The New Tariff Landscape: Reshaping America’s Commercial Property Markets

The second Trump administration has placed tariffs at the center of its economic strategy, wielding them as instruments to recalibrate trade balances and revitalize domestic manufacturing. This policy shift creates a transformative dynamic for commercial real estate investors, developers, and tenants who must now adapt to an uncertain economic terrain.

Economic Reverberations

The financial strain of tariffs will likely hurt American households’ wallets in the near term, with projections indicating an additional $1,200 in annual expenses for typical families. This belt-tightening translates to upcoming economic headwinds—potentially shaving 0.4 percentage points from GDP growth while simultaneously pushing inflation measures upward. The Fed’s preferred inflation gauge, Core PCE, could hover around 3.1% throughout 2025, significantly overshooting the central bank’s 2% target.

This creates a delicate balancing act for the federal reserve. Should tariff-induced price escalations embed themselves into wage structures, the Federal Reserve might maintain current interest rate levels. Alternatively, if the economy stagnates while price increases prove transitory, the Fed could pivot toward stimulative rate cuts. This monetary policy uncertainty directly influences capital costs for property acquisitions, refinancing, and development projects.

Construction Realities and Development Dynamics

The development sector stands particularly vulnerable to tariff pressures, as construction budgets could swell by 3-5% under a regime of 25% tariffs on North American imports alongside elevated duties on Chinese goods. This cost increase threatens to sideline development projects industry wide across all asset classes.

These supply constraints could create varied outcomes. Initially, property fundamentals might strengthen in markets where new deliveries pause, allowing demand to absorb recent inventory expansions. However, extended development droughts could eventually create supply deficits in sectors already experiencing tight vacancy, particularly in prime office submarkets where flight-to-quality trends continue to drive demand.

Investment Landscape

Despite near-term turbulence, several factors provide underlying support for commercial real estate investment. The dollar’s recent depreciation enhances America’s attractiveness to international capital, while projections for stabilizing or decreasing interest rates—with the 10-year Treasury yield recently slipping under 4%—offer a relatively appealing financing environment.

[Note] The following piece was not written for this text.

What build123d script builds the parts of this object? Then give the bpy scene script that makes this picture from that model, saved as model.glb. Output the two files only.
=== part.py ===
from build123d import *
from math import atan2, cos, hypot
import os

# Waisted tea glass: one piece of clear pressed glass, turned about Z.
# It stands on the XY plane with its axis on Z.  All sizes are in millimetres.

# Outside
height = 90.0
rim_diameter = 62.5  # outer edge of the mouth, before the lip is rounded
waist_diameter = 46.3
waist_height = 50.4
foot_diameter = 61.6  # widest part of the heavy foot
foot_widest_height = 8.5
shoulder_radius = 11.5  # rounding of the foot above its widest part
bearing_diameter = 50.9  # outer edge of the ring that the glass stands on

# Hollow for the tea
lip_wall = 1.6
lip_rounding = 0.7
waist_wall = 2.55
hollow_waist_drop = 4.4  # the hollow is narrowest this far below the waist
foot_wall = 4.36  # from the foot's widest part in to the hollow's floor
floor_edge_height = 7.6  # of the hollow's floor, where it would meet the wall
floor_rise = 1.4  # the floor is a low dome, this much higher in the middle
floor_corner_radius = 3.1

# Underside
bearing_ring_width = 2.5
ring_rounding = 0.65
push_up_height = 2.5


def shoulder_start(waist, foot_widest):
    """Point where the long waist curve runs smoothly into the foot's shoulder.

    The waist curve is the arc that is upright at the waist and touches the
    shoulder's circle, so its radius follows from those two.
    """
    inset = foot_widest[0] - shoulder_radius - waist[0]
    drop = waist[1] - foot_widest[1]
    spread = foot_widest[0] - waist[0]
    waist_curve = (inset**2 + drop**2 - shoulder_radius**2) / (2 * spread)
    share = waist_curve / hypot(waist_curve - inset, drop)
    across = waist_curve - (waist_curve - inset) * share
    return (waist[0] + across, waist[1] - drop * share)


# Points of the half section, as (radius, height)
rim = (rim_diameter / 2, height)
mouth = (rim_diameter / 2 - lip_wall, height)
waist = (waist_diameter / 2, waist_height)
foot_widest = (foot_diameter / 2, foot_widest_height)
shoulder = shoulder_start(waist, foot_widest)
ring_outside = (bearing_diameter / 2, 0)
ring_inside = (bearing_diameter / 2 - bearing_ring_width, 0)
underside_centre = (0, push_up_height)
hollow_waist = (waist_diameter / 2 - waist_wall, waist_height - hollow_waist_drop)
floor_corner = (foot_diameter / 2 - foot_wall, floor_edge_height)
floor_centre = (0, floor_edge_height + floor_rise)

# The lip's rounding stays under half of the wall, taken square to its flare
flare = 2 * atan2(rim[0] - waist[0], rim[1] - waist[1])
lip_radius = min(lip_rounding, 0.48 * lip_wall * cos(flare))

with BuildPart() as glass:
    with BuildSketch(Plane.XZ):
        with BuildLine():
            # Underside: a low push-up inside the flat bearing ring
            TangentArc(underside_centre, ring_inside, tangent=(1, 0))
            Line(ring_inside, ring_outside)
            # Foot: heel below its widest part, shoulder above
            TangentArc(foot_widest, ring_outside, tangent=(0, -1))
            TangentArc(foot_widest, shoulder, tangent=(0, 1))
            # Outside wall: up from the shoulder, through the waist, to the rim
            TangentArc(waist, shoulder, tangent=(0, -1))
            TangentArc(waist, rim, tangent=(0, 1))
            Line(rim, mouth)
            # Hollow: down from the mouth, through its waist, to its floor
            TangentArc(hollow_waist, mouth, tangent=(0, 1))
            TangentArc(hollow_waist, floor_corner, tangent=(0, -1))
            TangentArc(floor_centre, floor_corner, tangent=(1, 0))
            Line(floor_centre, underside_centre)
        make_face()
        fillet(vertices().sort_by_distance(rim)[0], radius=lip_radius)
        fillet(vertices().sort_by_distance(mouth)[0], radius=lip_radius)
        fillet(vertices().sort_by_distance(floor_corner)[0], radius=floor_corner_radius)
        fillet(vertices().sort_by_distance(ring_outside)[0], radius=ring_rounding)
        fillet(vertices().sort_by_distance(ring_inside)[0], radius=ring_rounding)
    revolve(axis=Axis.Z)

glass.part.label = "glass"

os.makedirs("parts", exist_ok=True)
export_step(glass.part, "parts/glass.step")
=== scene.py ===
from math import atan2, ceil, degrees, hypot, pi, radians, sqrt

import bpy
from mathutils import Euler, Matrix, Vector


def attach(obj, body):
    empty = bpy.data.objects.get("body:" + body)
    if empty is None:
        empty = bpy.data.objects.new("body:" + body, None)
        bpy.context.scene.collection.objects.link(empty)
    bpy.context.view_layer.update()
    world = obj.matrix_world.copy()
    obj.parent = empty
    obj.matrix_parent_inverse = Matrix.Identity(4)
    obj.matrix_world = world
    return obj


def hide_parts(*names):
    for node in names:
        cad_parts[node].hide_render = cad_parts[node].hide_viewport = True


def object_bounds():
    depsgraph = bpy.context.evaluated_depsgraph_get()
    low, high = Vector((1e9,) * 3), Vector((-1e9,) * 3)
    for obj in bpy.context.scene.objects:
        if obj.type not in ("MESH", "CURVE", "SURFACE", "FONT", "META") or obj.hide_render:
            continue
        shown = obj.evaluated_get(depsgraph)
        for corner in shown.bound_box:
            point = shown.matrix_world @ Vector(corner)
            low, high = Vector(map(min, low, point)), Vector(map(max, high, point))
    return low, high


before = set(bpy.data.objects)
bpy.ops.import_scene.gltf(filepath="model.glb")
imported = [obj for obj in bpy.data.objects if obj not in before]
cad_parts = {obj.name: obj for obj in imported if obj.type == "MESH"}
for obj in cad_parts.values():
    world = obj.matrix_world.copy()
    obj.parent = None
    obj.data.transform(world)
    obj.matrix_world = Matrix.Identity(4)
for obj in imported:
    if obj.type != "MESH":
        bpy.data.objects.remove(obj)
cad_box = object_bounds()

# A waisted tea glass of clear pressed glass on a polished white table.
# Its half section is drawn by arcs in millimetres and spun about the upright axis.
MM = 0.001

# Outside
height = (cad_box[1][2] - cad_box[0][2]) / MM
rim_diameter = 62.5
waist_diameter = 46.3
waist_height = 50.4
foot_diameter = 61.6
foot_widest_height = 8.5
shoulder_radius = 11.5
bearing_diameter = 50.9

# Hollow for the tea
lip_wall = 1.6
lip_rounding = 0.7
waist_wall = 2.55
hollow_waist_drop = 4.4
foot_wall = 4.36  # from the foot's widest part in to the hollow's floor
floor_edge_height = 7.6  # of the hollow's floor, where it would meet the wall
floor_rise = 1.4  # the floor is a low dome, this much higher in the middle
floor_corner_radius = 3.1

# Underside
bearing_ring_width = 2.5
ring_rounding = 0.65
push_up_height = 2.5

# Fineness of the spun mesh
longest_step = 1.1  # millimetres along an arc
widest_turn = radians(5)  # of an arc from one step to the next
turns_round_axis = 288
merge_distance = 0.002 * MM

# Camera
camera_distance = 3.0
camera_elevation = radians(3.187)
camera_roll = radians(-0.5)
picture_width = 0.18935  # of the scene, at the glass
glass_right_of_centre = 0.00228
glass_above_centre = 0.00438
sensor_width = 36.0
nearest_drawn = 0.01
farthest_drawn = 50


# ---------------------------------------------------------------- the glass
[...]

If the tariff strategy creates a manufacturing renaissance in the US, it could bolster property demand across asset classes in manufacturing focused regions, creating geographic bright spots amid broader uncertainty.

Strategic Positioning

For property investors, the current environment demands strategic deployment of capital. The most exposed industries include those with globally dispersed supply networks, offshore production facilities, and significant stateside revenue generation. Conversely, sectors with minimal imported goods exposure—such as financial services and healthcare operations—stand relatively insulated from direct tariff impacts.

Investors should leverage this transitional period to capitalize on temporarily discounted asset valuations and favorable financing while concentrating portfolios around properties demonstrating tenant stability, pricing resilience, and strong fundamentals. Healthcare real estate continues to be a fundamentally robust asset class, attracting new investors eager to allocate capital to investments that offer greater resilience during economic downturns. The sector benefits from strong, sustained demand for healthcare services, capital-intensive tenancy, and favorable demographic trends, all of which position it for continued growth and stability for decades to come.